**Task description**: Return the listing below in full, with every line exactly as it is.

**Supplied material**:
◆ ◆ ◆ ◆
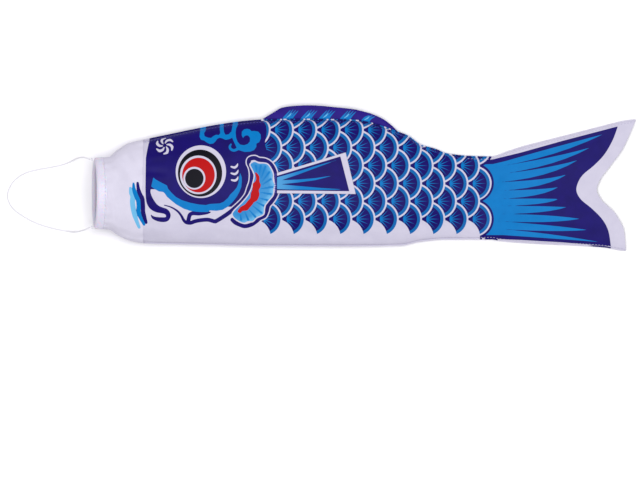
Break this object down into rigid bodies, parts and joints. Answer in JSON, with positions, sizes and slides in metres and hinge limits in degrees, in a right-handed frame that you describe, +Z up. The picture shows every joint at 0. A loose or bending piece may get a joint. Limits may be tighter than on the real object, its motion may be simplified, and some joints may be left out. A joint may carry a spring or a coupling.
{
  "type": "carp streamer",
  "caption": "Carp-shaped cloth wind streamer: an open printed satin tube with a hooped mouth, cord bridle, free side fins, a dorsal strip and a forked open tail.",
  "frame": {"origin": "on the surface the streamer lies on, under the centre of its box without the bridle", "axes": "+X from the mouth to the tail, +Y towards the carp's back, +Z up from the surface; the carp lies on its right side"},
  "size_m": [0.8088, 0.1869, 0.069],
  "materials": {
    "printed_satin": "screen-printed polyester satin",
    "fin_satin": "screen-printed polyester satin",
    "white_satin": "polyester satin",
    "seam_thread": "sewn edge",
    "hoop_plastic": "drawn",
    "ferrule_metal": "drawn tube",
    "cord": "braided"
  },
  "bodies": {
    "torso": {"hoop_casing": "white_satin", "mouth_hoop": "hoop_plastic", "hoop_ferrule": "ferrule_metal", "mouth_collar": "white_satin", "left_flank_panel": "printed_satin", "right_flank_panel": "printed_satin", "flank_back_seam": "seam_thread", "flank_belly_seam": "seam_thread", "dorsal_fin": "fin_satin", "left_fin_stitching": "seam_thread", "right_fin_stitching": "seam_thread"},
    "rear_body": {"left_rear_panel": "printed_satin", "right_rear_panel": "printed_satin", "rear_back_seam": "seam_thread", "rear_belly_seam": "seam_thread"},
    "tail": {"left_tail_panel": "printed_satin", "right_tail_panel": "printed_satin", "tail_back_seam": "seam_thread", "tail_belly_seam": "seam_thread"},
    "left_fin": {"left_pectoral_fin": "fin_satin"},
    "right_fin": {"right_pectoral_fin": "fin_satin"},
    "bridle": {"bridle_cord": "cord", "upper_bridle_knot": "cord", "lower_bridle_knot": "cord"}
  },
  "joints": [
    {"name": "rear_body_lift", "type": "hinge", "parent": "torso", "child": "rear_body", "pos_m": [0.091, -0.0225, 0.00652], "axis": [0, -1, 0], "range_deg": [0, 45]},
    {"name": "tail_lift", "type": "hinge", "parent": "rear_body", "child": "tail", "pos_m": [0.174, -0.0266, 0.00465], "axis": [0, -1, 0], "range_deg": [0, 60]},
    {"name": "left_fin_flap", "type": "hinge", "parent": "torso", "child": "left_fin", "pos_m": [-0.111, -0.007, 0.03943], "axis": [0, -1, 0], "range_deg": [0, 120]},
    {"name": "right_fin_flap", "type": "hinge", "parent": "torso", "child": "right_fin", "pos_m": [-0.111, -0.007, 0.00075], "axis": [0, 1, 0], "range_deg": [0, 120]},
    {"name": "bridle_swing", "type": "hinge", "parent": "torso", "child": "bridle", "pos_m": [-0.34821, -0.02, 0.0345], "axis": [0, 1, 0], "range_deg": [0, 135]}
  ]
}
◆ ◆ ◆ ◆
**Solution below**:
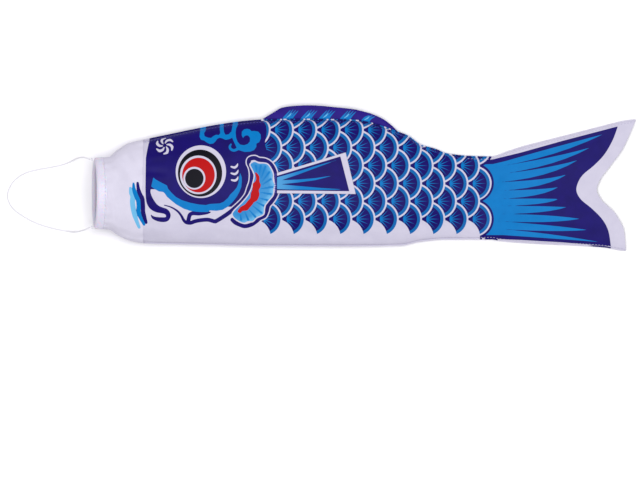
Break this object down into rigid bodies, parts and joints. Answer in JSON, with positions, sizes and slides in metres and hinge limits in degrees, in a right-handed frame that you describe, +Z up. The picture shows every joint at 0. A loose or bending piece may get a joint. Limits may be tighter than on the real object, its motion may be simplified, and some joints may be left out. A joint may carry a spring or a coupling.
{
  "type": "carp streamer",
  "caption": "Carp-shaped cloth wind streamer: an open printed satin tube with a hooped mouth, cord bridle, free side fins, a dorsal strip and a forked open tail.",
  "frame": {"origin": "on the surface the streamer lies on, under the centre of its box without the bridle", "axes": "+X from the mouth to the tail, +Y towards the carp's back, +Z up from the surface; the carp lies on its right side"},
  "size_m": [0.8088, 0.1869, 0.069],
  "materials": {
    "printed_satin": "screen-printed polyester satin",
    "fin_satin": "screen-printed polyester satin",
    "white_satin": "polyester satin",
    "seam_thread": "sewn edge",
    "hoop_plastic": "drawn",
    "ferrule_metal": "drawn tube",
    "cord": "braided"
  },
  "bodies": {
    "torso": {"hoop_casing": "white_satin", "mouth_hoop": "hoop_plastic", "hoop_ferrule": "ferrule_metal", "mouth_collar": "white_satin", "left_flank_panel": "printed_satin", "right_flank_panel": "printed_satin", "flank_back_seam": "seam_thread", "flank_belly_seam": "seam_thread", "dorsal_fin": "fin_satin", "left_fin_stitching": "seam_thread", "right_fin_stitching": "seam_thread"},
    "rear_body": {"left_rear_panel": "printed_satin", "right_rear_panel": "printed_satin", "rear_back_seam": "seam_thread", "rear_belly_seam": "seam_thread"},
    "tail": {"left_tail_panel": "printed_satin", "right_tail_panel": "printed_satin", "tail_back_seam": "seam_thread", "tail_belly_seam": "seam_thread"},
    "left_fin": {"left_pectoral_fin": "fin_satin"},
    "right_fin": {"right_pectoral_fin": "fin_satin"},
    "bridle": {"bridle_cord": "cord", "upper_bridle_knot": "cord", "lower_bridle_knot": "cord"}
  },
  "joints": [
    {"name": "rear_body_lift", "type": "hinge", "parent": "torso", "child": "rear_body", "pos_m": [0.091, -0.0225, 0.00652], "axis": [0, -1, 0], "range_deg": [0, 45]},
    {"name": "tail_lift", "type": "hinge", "parent": "rear_body", "child": "tail", "pos_m": [0.174, -0.0266, 0.00465], "axis": [0, -1, 0], "range_deg": [0, 60]},
    {"name": "left_fin_flap", "type": "hinge", "parent": "torso", "child": "left_fin", "pos_m": [-0.111, -0.007, 0.03943], "axis": [0, -1, 0], "range_deg": [0, 120]},
    {"name": "right_fin_flap", "type": "hinge", "parent": "torso", "child": "right_fin", "pos_m": [-0.111, -0.007, 0.00075], "axis": [0, 1, 0], "range_deg": [0, 120]},
    {"name": "bridle_swing", "type": "hinge", "parent": "torso", "child": "bridle", "pos_m": [-0.34821, -0.02, 0.0345], "axis": [0, 1, 0], "range_deg": [0, 135]}
  ]
}